§ **ENTRIES SUPPLIED**:
=====

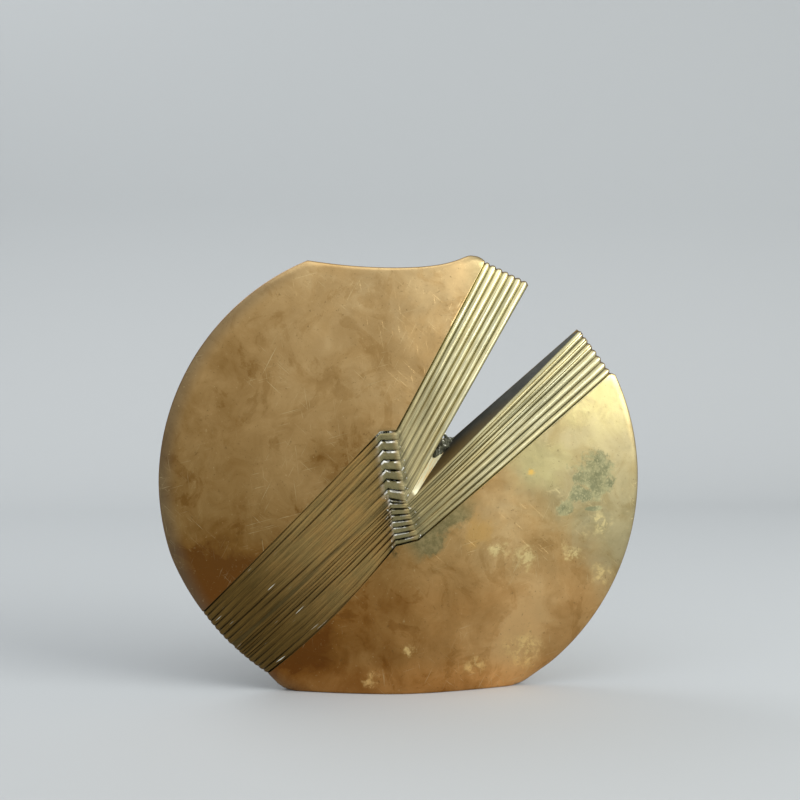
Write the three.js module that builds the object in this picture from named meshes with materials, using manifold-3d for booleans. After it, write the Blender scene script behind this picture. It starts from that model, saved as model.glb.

=====

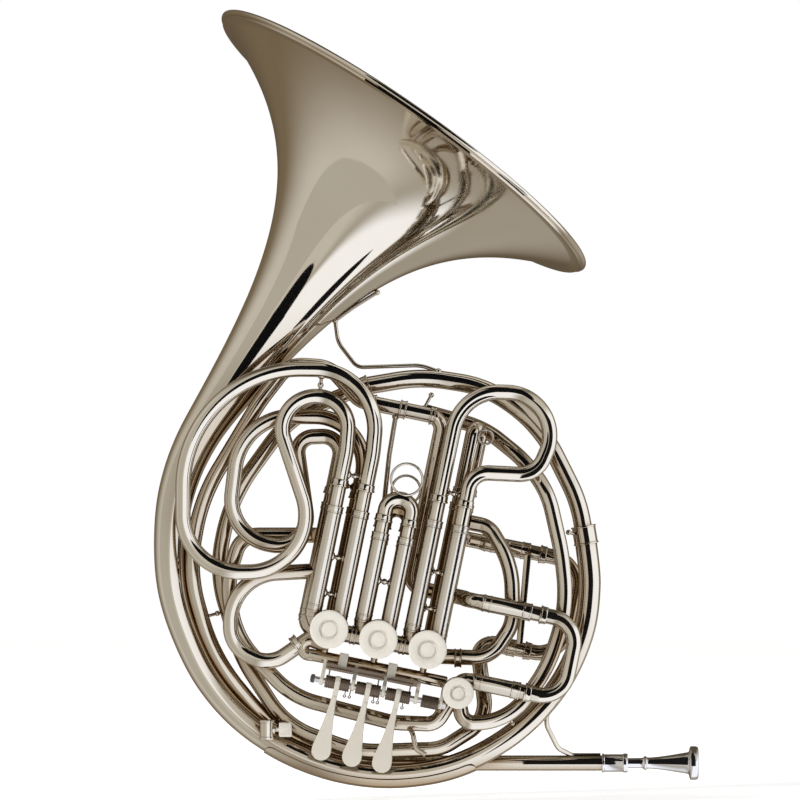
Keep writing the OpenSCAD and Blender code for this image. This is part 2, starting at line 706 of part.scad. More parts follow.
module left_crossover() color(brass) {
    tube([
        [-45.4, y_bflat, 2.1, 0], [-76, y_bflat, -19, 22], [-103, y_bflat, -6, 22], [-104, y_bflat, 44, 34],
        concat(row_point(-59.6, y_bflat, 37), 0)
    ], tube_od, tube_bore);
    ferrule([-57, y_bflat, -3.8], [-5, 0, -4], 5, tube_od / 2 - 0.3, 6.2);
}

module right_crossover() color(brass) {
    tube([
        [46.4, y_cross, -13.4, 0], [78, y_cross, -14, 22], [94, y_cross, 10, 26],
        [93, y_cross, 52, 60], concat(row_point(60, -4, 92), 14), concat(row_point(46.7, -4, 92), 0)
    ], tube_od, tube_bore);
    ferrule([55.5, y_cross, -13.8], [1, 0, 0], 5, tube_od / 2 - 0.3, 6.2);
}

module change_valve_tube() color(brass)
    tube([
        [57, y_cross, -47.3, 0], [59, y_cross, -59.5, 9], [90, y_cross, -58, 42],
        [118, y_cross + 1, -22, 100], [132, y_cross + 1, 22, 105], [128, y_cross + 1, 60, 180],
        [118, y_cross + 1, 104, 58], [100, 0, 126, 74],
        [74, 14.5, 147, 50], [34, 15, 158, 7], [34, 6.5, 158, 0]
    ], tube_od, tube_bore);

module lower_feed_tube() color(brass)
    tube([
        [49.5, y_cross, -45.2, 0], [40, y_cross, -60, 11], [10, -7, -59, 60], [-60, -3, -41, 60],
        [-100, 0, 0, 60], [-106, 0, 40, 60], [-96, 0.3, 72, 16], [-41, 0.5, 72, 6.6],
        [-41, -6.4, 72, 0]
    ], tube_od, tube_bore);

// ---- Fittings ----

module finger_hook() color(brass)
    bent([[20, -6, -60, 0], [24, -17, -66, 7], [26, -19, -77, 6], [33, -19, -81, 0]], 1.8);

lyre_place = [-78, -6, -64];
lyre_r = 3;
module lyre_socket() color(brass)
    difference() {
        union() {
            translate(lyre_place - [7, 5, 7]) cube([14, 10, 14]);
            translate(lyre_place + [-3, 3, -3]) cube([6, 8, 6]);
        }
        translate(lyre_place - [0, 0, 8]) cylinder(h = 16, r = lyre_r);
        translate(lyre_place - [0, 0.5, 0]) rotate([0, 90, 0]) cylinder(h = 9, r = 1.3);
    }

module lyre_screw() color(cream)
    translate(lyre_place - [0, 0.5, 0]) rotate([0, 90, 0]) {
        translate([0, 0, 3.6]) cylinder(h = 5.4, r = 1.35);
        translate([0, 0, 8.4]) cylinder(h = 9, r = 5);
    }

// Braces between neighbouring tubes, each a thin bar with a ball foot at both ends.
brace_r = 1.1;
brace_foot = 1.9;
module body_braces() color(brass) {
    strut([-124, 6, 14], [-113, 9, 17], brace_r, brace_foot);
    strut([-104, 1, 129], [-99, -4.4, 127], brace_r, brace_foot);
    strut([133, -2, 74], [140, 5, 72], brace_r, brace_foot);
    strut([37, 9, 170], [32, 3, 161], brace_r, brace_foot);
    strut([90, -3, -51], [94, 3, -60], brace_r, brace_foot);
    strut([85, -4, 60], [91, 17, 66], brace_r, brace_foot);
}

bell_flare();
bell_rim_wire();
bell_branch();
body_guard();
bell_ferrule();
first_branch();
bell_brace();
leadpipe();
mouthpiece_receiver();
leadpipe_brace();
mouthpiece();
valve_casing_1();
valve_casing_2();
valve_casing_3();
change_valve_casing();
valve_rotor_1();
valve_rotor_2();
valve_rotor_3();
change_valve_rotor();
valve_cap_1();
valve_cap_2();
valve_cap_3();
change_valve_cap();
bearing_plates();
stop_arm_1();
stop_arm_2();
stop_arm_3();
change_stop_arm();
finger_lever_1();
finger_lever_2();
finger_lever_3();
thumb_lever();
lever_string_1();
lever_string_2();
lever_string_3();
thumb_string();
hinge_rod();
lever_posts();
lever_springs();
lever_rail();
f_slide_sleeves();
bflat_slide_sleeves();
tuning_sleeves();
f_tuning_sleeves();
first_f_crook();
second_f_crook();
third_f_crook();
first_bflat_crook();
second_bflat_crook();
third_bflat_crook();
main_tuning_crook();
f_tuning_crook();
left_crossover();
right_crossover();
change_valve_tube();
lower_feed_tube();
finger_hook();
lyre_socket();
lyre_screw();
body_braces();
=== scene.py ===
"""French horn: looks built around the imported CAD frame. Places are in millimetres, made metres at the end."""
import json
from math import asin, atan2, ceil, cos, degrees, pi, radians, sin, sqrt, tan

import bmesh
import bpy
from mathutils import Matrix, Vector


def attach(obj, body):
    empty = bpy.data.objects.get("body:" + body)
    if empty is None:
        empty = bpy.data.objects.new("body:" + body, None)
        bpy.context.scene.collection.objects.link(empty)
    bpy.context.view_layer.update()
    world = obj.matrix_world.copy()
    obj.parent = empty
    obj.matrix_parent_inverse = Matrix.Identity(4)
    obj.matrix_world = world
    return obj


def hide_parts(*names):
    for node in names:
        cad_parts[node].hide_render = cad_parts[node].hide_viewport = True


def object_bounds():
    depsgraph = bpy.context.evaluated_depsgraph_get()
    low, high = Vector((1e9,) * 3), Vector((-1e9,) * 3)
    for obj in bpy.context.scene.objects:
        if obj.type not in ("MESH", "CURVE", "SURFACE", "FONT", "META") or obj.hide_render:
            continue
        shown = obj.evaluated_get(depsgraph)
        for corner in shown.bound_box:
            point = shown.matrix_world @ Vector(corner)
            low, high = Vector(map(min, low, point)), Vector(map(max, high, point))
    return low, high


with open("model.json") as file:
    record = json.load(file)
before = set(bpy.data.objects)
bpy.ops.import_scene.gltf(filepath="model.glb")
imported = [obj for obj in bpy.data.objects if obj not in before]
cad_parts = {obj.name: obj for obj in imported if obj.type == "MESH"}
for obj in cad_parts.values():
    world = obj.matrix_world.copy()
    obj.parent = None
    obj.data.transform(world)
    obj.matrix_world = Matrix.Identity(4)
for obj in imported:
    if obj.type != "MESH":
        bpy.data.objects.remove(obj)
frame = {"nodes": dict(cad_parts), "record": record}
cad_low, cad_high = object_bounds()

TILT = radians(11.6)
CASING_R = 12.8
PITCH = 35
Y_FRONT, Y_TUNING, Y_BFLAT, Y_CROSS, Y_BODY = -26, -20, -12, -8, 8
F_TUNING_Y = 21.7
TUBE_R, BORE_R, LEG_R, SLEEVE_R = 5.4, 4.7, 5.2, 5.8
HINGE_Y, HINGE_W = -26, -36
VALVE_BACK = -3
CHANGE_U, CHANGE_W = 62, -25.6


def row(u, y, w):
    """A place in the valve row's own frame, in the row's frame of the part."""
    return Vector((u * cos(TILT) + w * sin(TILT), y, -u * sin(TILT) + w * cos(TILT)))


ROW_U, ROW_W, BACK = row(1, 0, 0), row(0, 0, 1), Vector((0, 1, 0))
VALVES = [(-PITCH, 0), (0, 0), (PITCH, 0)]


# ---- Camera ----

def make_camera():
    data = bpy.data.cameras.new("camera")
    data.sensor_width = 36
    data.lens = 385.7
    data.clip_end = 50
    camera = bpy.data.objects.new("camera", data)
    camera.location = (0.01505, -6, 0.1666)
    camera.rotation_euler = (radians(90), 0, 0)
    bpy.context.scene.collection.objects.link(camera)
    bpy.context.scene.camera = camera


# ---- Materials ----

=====

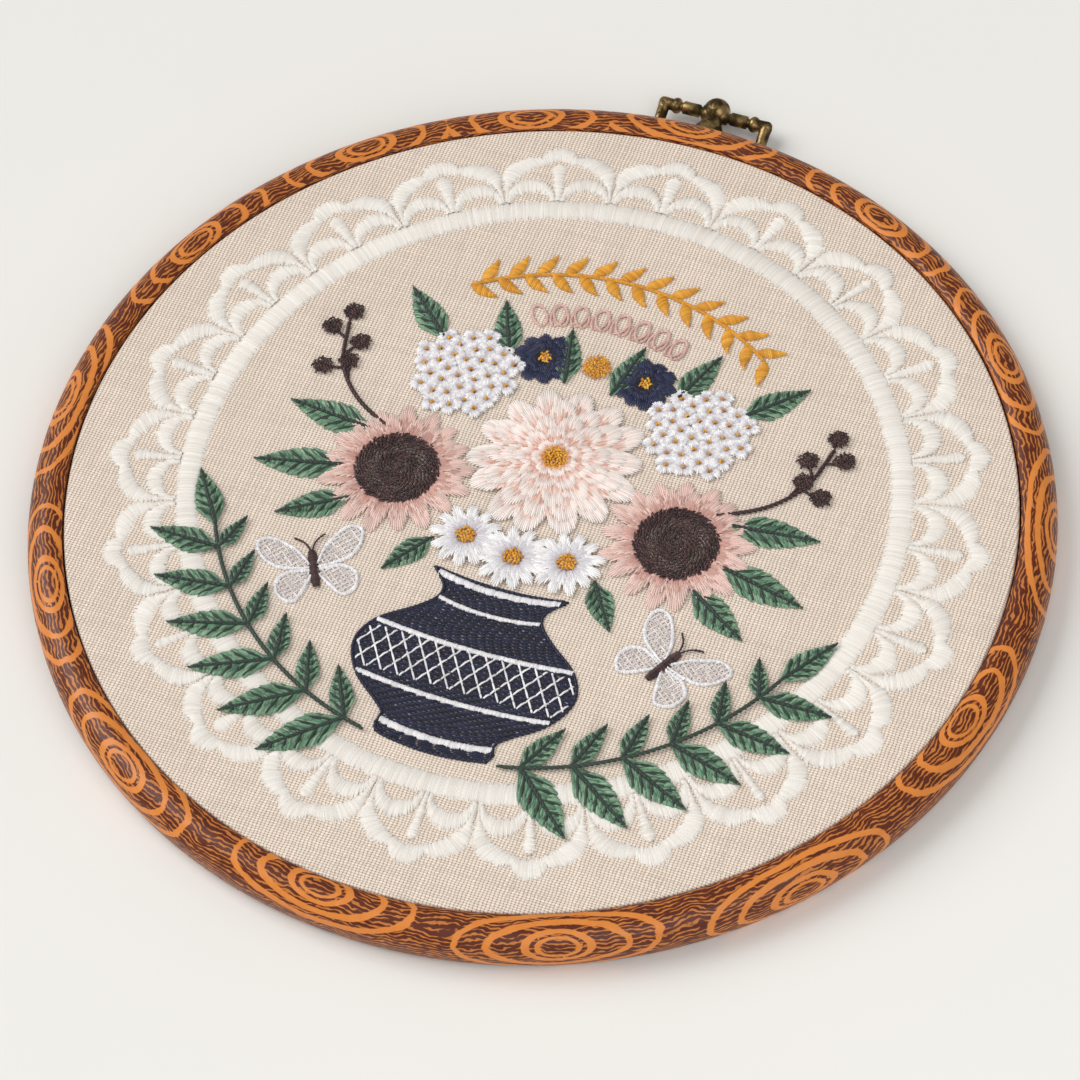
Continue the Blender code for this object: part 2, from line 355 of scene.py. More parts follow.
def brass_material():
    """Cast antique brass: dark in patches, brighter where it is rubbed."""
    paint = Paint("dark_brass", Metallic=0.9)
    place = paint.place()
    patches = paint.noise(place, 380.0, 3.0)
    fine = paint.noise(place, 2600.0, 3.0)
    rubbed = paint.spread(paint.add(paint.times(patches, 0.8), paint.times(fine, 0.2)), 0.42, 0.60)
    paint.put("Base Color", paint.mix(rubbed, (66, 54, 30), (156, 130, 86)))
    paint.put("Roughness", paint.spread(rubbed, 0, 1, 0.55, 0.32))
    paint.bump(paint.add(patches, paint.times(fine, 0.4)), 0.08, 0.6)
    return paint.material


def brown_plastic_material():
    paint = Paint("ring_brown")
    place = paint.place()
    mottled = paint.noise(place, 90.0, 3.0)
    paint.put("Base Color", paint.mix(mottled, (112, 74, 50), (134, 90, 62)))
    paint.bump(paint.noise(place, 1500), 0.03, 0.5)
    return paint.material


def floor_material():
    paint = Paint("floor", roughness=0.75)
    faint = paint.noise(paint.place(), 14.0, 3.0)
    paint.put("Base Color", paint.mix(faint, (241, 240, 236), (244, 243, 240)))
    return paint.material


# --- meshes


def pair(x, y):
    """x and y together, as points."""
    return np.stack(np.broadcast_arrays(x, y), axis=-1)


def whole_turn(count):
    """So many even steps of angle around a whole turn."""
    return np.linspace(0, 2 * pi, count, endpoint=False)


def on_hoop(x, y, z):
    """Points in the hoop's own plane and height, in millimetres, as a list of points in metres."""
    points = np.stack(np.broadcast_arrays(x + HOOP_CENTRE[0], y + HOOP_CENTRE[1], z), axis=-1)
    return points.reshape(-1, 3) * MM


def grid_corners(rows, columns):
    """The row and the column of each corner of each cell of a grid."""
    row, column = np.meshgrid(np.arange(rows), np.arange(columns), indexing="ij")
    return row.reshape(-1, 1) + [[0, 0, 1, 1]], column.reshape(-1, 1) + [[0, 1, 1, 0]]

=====

§ **EXERCISE INSTRUCTIONS**:
Going through the data above, count the lines where the string "names" appears, and answer with only that number.

§ **RESPONSE TO THIS EXERCISE**:
2